On December 14, 1600, a Spanish fleet under the command of Doctor Antonio de Morga fought two Dutch pirate ships at Cavite. In an intense, six-hour hand-to-hand battle between the two flagships (the San Diego and the Mauritius), the Spanish ship was sunk and defenders of the Dutch ship were mostly killed and the ship set on fire. It did, however, manage to limp to Borneo with a skeleton crew. (This is based on the account of Morga himself. The Dutch account accused him of incompetence and cowardice.) The San Diego lost perhaps 350 sailors and soldiers.

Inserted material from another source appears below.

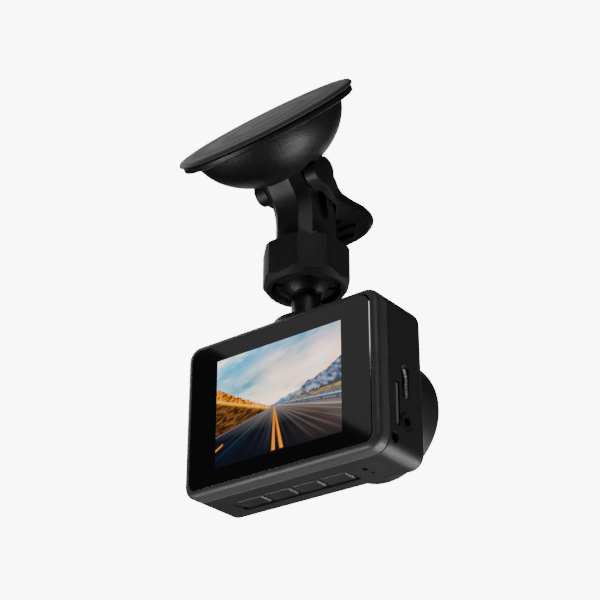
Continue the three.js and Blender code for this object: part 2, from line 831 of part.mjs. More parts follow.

Also in 1600, two merchant ships left Manila for New Spain: the flagship Sancta Margarita, with Juan Martínez de Guillestigui as general, and the San Geronimo, under Don Fernando de Castro. On their way, both ships met with storms in the latitude of 38° and at 600 leguas from the Philippines, and suffered great hardship. After nine months at sea, after many of the men had died and much of the merchandise had been thrown overboard, the San Geronimo put back to the Philippines, off the islands of Catenduanes, outside of the channel of Espiritu Santo, and there was wrecked, although the crew was saved. The flagship "Sancta Margarita, after the death of the general and most of the crew, ported at the Ladrones Islands (Guam) and anchored at Zarpana. There natives who went to the ship, seeing it so abandoned and battered, boarded and took possession of it, and of its goods and property. The few men whom they found alive, they took away to their settlements, where they killed some and apportioned others to various villages, where they maintained them and gave them better treatment.